Let’s construct and fit a regime switching model and confirm while we are at it, that the 2 state model is superior. It is, try adjusting the nstates argument to confirm, which gives the lowest log-likelihood and AIC and BIC?
Now we have an inference task where we know the mean and standard deviation of the two different states, thus we can infer the proability that an observation belongs to a given state, either state 1 (calm) or state 2 (volatile).
Now we have the probabilities of each state our Bear (calm, state 1) and our volatile state (state 2).
This tells us the current volatility of the TPI and thus will determine the utility and precision of our forecasts that rely on standard timeseries ARIMA methods. Given the TPI is currently in a volatile state probably, we should be cautious when using our standard forecasting strategies.

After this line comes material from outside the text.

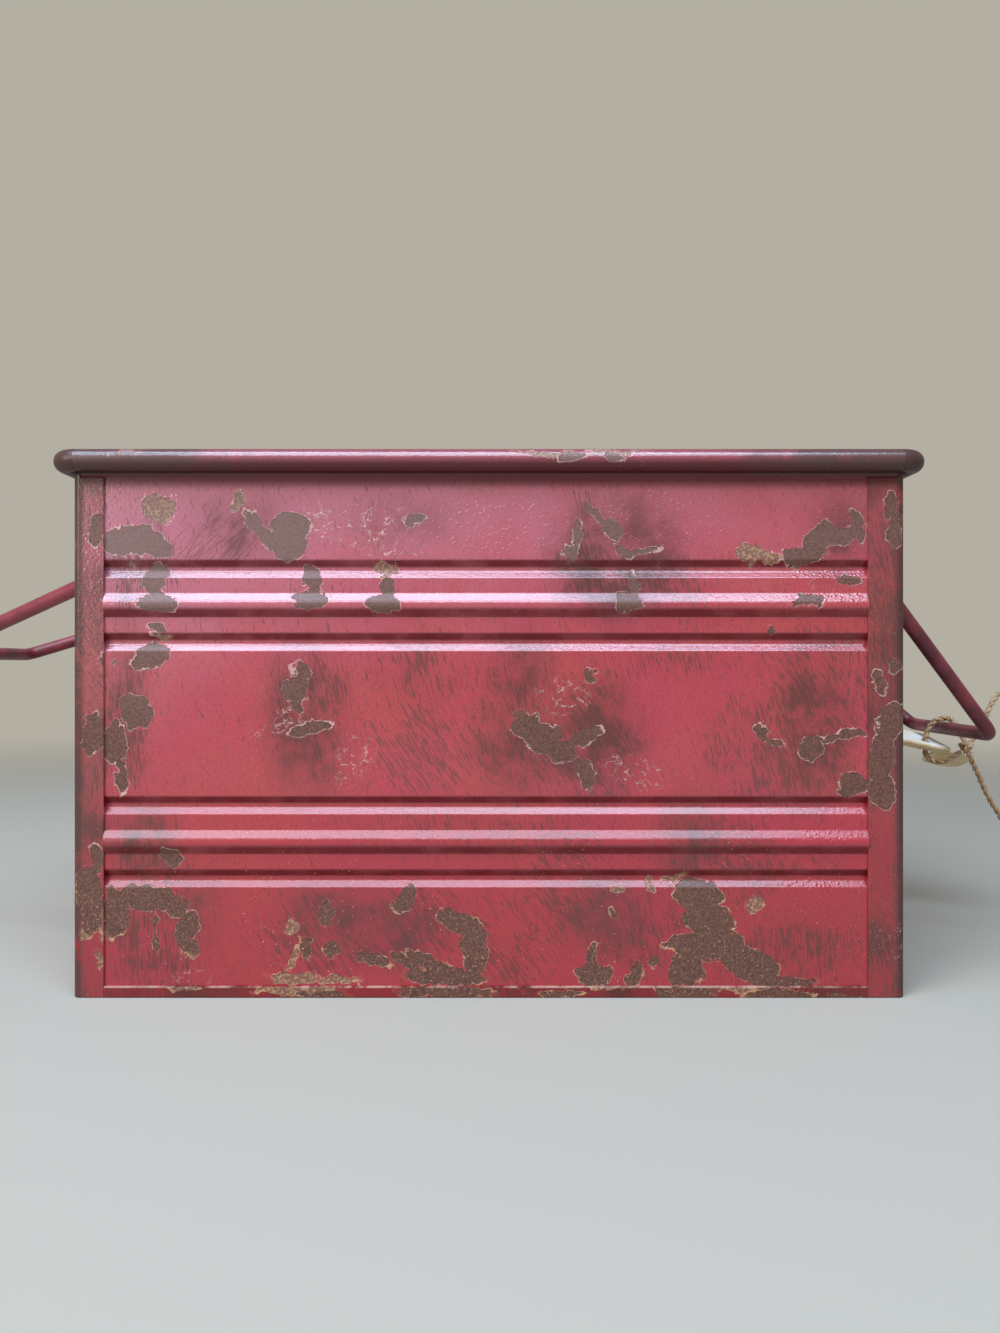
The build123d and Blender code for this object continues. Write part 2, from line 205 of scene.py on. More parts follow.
# The wear on the front, in millimetres from the middle of the floor: x, z, half width, half height, turn
frontWear = {
    "bare": [
        (-128, 164.5, 10.5, 5.6, 0), (-120, 162, 4.5, 4.5, 0), (-120, 150.5, 4.0, 5.2, 0),
        (-119, 142.5, 6.6, 3.2, 0), (-122.5, 122.5, 6.8, 3.6, 12), (-119, 133, 3.0, 1.6, 0),
        (-83, 168.5, 7.6, 3.0, -48), (-71, 170, 6.8, 4.8, 0), (-71.5, 163, 5.6, 5.0, 0),
        (-77, 165, 4.0, 3.0, 0),
        (-64, 150, 3.0, 5.4, 12), (-63.5, 143, 6.0, 3.0, 0), (-27, 172, 3.6, 1.5, 10),
        (-37, 148.5, 3.2, 4.4, 0), (-38, 142, 5.8, 3.4, 0),
        (-68, 118, 3.0, 4.0, 0), (-69, 110.5, 3.8, 4.4, 0), (-69.5, 105, 2.4, 3.0, 0),
        (-64, 97.5, 8.0, 2.2, 14), (-127, 103, 5.8, 5.6, 0), (-135, 92, 4.6, 7.0, 0),
        (-133, 80.5, 1.6, 6.0, 8), (-114, 50, 3.4, 2.8, 0),
        (-135, 31, 4.6, 9.0, 0), (-124, 36, 10.0, 4.4, 0), (-115, 33, 6.5, 3.4, -30),
        (-108.5, 25, 3.4, 7.0, -20), (-106, 18.5, 3.2, 3.2, 0), (-120, 23, 1.3, 6.5, 10),
        (-59, 30, 2.8, 4.8, -20), (-66.5, 17, 2.0, 4.2, 0), (-56, 16.5, 3.2, 2.8, 0),
        (-30, 35, 3.4, 5.6, -30), (-11, 27, 6.5, 4.6, -20), (-5.5, 17, 4.0, 9.5, 0),
        (-16, 7.5, 14.0, 3.6, 0), (-21, 13.5, 8.0, 3.0, -24), (-30, 13, 6.0, 2.2, -34),
        (-41, 13.5, 6.5, 2.2, -16),
        (38.5, 175.5, 6.0, 1.6, -40), (44.5, 170, 2.2, 4.2, 20), (31.2, 167, 1.6, 5.2, 0),
        (29, 160, 2.2, 3.2, 12), (49, 161.5, 4.4, 1.8, -30), (56, 161, 5.2, 1.2, 6),
        (53, 149, 1.8, 4.6, 12), (51, 142, 5.2, 4.2, 0), (111, 159.5, 4.8, 4.0, 0),
        (119, 164.5, 8.0, 4.6, 34), (127, 167, 6.5, 3.4, 12), (133.5, 171, 2.4, 6.6, 18),
        (130.5, 150.2, 5.0, 2.6, 0), (114.5, 142.6, 6.8, 2.0, 12), (101.5, 132.3, 1.6, 1.8, 0),
        (37, 117, 1.8, 2.4, 0), (13, 99, 4.6, 4.6, 0), (19.5, 93, 6.6, 5.2, -34),
        (26, 88, 5.6, 4.2, 0), (35, 93.5, 6.4, 2.8, 34), (35, 80.5, 2.6, 6.2, 22),
        (98.2, 95.5, 2.0, 3.0, 20), (102.8, 92.8, 4.0, 1.1, -16), (116.5, 90.3, 5.0, 3.6, 10),
        (125.5, 93.4, 4.6, 0.9, 16), (131.5, 95, 4.6, 1.6, 0), (131.5, 77, 5.4, 5.0, 0),
        (75.5, 36.5, 8.6, 4.8, 0), (79, 28, 9.0, 6.4, -20), (77, 18.5, 13.0, 4.6, 0),
        (71.5, 9.5, 6.8, 6.4, 0), (94, 11.5, 11.5, 6.4, -24), (88, 18, 7.0, 5.0, -30),
        (109, 6.2, 9.0, 2.2, -12), (38, 7, 7.4, 4.2, 0), (37, 13, 2.6, 5.4, 0),
        (53, 7.5, 2.2, 4.6, -24), (60.5, 12, 1.4, 2.0, 0), (44.5, 30, 0.9, 2.4, 0),
        (44, 192.5, 3.0, 2.0, 0), (30, 193, 5.0, 1.6, 0),
    ],
    "tan": [
        (-118.4, 176, 6.2, 5.2, 0), (-118, 129.6, 3.0, 1.6, 0), (-90.5, 179, 2.0, 4.0, -30),
        (-37, 155, 4.0, 2.0, 0), (-137, 30, 1.4, 8.0, 0), (-106.5, 16.5, 3.4, 1.6, 0),
        (-71, 25, 1.8, 2.2, 0), (-71, 7, 9.0, 2.0, 0), (-54, 6.2, 7.0, 1.3, 0),
        (-72, 13, 0.7, 5.0, -26), (93.5, 160.5, 5.6, 3.4, 0), (101, 159.5, 4.0, 2.2, 0),
        (94.5, 156, 1.5, 1.8, 0), (46, 40, 2.0, 1.2, 0), (58, 40.5, 1.4, 2.0, 0),
        (68, 42.4, 4.2, 1.2, 20), (95, 33.5, 2.8, 3.2, 0), (20, 195, 9.0, 0.9, 0), (46, 195, 9.0, 0.9, 0),
        (-128, 195, 4.0, 0.7, 0), (-129, 156, 1.2, 1.0, 0), (-136, 119, 1.4, 0.9, 40),
    ],
    "islands": [
        (-16.5, 19, 4.6, 3.6, 20), (83, 8, 3.8, 6.6, 22), (-125, 24, 5.0, 6.0, 0),
    ],
    "crackle": [
        (-50, 171, 24.0, 9.0, 0), (-33, 160, 12.0, 4.0, 0), (-49, 86, 7.5, 11.0, -24),
        (-84, 96, 2.6, 4.0, -20), (28, 108, 10.0, 8.0, 0), (52, 82, 12.0, 6.5, -20),
        (63, 154, 2.4, 1.6, 0), (117, 150, 2.0, 3.0, 0), (-73, 100, 6.0, 5.0, 0), (-107, 7, 7.0, 3.2, 0),
    ],
    "wrinkle": [
        (62, 172, 34.0, 15.0, 0), (123, 158, 16.0, 26.0, 0), (122, 57, 17.0, 6.0, 0),
        (118, 34, 17.0, 12.0, -20), (-117, 177, 9.0, 7.0, 0), (4, 170, 38.0, 14.0, 0),
    ],
    "streaks": [
        (10, 104, 18.0, 26.0, 0), (42, 162, 22.0, 26.0, 0),
        (66, 150, 16.0, 26.0, 0), (-64, 104, 18.0, 28.0, 0), (84, 52, 22.0, 20.0, 0),
        (104, 88, 28.0, 26.0, 0), (56, 24, 22.0, 18.0, 0), (-24, 118, 26.0, 14.0, 0),
        (0, 60, 60.0, 10.0, 0), (100, 12, 22.0, 10.0, 0), (60, 122, 60.0, 8.0, 0),
    ],
    "slanted": [
        (-20, 88, 30.0, 20.0, -20), (36, 90, 24.0, 26.0, 0), (-26, 26, 30.0, 18.0, 0),
        (-62, 22, 24.0, 20.0, 0),
        (26, 40, 26.0, 20.0, 30), (8, 20, 22.0, 20.0, 0), (120, 110, 20.0, 34.0, 0),
        (110, 44, 24.0, 12.0, 0),
    ],
    "rising": [
        (-95, 166, 17.0, 11.0, -30), (-104, 160, 10.0, 8.0, 0),
    ],
    "smudge": [
        (12, 114, 12.0, 16.0, 0), (36, 94, 22.0, 22.0, -30), (8, 94, 13.0, 24.0, 0),
        (46, 158, 25.0, 24.0, 0), (-66, 100, 16.0, 27.0, 0), (-88, 168, 17.0, 10.0, 0),
        (-31, 171, 13.0, 6.0, 0), (118, 98, 14.0, 27.0, 0), (127, 166, 13.0, 15.0, 0),
        (-126, 56, 14.0, 14.0, 0), (-108, 32, 10.0, 13.0, 0), (-44, 26, 28.0, 13.0, -14),
        (72, 56, 12.0, 17.0, 0), (44, 28, 20.0, 14.0, -30), (-132, 106, 8.0, 26.0, 0),
    ],
    "edgeStreaks": [
        (-124, 48, 17.0, 22.0, 0), (-132, 96, 12.0, 30.0, 0), (-126, 156, 16.0, 20.0, 0),
        (-122, 24, 20.0, 24.0, 0), (130, 120, 10.0, 24.0, 0), (112, 18, 24.0, 14.0, 0),
    ],
}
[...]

This is particularly poignant given the market volatility associated with the EU referendum.
The states prove to be quite sticky and unlikely to change as indicated by the transition matrix:
Perhaps we can use markovchain package to run simulations and determine most probable scenario to assist forecast.
If we look at the tail end of the first order difference of the TPI:
We observe TPI difference of less than the 99% CI for State 2. Therefore we assume that the TPI difference is in State 1 to initiate our simulation, although it could be in state 2 given the previous large differences of 15 & 7.
Thus we run the simulation.
We could run this 10,000 times and build up a probability distribution of likely states for future TPI to assist with time series forecasting using traditional time series methods that rely on historic data to predict the future.
Conclusion
Hybrid models can be developed which can add confidence to using traditional time series methods such as ARIMA and ETS, whereby we expect the future to behave in a similar fashion to the past (especially less volatile periods in an indices history).
Prediction is very difficult, especially about the future.